Quote the whole listing word for word, please.

▶ **Given information**:
= = = =

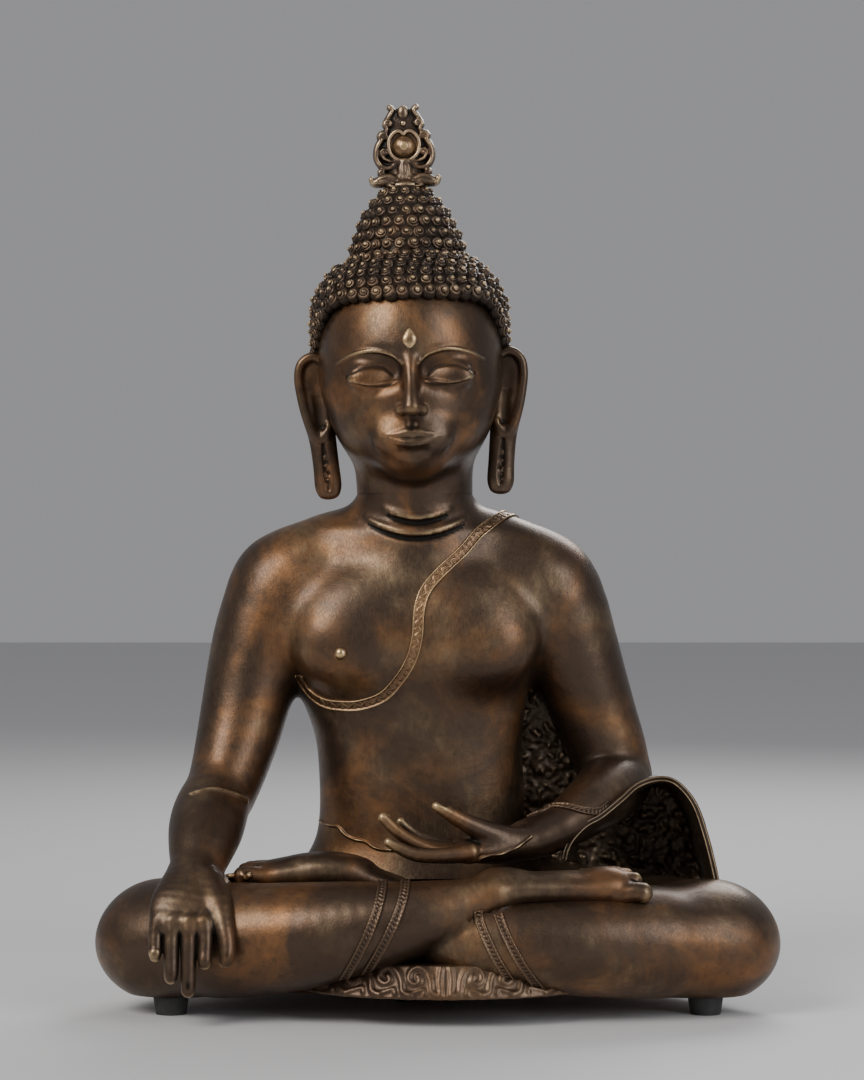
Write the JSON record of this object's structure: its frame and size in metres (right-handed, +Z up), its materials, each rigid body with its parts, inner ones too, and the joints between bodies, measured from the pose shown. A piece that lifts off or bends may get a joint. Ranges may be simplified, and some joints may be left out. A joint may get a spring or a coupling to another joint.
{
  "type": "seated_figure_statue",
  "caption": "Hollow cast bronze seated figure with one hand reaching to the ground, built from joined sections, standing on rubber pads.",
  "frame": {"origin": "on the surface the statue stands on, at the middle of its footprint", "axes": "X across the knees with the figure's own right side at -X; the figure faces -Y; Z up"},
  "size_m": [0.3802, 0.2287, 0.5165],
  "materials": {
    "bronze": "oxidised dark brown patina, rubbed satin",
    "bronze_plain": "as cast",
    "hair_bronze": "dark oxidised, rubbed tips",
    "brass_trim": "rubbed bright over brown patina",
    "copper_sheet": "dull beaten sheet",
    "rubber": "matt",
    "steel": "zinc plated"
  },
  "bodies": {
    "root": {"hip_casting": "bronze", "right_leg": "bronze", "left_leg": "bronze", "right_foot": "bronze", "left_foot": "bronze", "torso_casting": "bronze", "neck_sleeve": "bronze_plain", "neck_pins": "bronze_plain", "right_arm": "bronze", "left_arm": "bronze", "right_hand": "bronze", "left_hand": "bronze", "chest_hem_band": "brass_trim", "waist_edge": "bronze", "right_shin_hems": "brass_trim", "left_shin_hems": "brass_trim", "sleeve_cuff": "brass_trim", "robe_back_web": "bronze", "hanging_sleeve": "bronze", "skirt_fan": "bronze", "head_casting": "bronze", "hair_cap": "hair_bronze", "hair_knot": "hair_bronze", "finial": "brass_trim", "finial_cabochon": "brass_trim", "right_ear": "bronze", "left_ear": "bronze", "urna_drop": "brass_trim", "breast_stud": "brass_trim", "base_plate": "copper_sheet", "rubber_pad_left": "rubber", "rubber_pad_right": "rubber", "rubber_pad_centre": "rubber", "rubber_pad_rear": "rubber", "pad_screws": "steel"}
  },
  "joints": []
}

= = = =

▶ **Exercise result**:
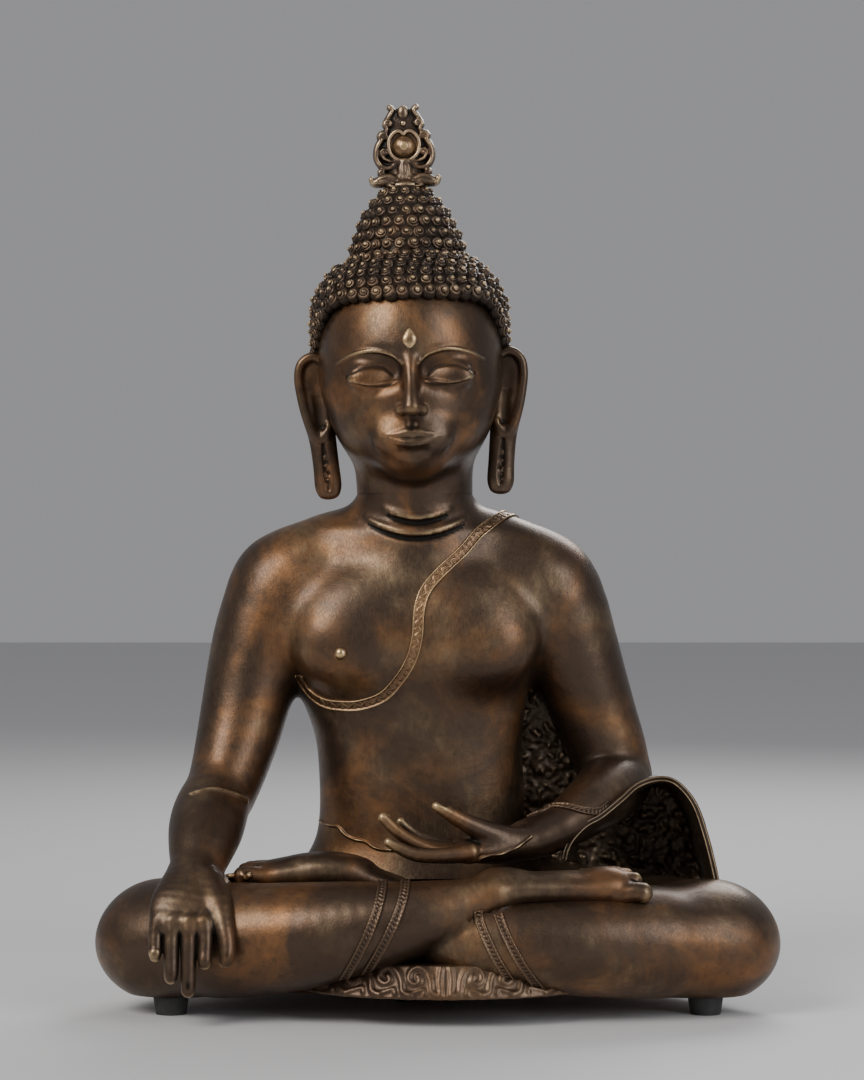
Write the JSON record of this object's structure: its frame and size in metres (right-handed, +Z up), its materials, each rigid body with its parts, inner ones too, and the joints between bodies, measured from the pose shown. A piece that lifts off or bends may get a joint. Ranges may be simplified, and some joints may be left out. A joint may get a spring or a coupling to another joint.
{
  "type": "seated_figure_statue",
  "caption": "Hollow cast bronze seated figure with one hand reaching to the ground, built from joined sections, standing on rubber pads.",
  "frame": {"origin": "on the surface the statue stands on, at the middle of its footprint", "axes": "X across the knees with the figure's own right side at -X; the figure faces -Y; Z up"},
  "size_m": [0.3802, 0.2287, 0.5165],
  "materials": {
    "bronze": "oxidised dark brown patina, rubbed satin",
    "bronze_plain": "as cast",
    "hair_bronze": "dark oxidised, rubbed tips",
    "brass_trim": "rubbed bright over brown patina",
    "copper_sheet": "dull beaten sheet",
    "rubber": "matt",
    "steel": "zinc plated"
  },
  "bodies": {
    "root": {"hip_casting": "bronze", "right_leg": "bronze", "left_leg": "bronze", "right_foot": "bronze", "left_foot": "bronze", "torso_casting": "bronze", "neck_sleeve": "bronze_plain", "neck_pins": "bronze_plain", "right_arm": "bronze", "left_arm": "bronze", "right_hand": "bronze", "left_hand": "bronze", "chest_hem_band": "brass_trim", "waist_edge": "bronze", "right_shin_hems": "brass_trim", "left_shin_hems": "brass_trim", "sleeve_cuff": "brass_trim", "robe_back_web": "bronze", "hanging_sleeve": "bronze", "skirt_fan": "bronze", "head_casting": "bronze", "hair_cap": "hair_bronze", "hair_knot": "hair_bronze", "finial": "brass_trim", "finial_cabochon": "brass_trim", "right_ear": "bronze", "left_ear": "bronze", "urna_drop": "brass_trim", "breast_stud": "brass_trim", "base_plate": "copper_sheet", "rubber_pad_left": "rubber", "rubber_pad_right": "rubber", "rubber_pad_centre": "rubber", "rubber_pad_rear": "rubber", "pad_screws": "steel"}
  },
  "joints": []
}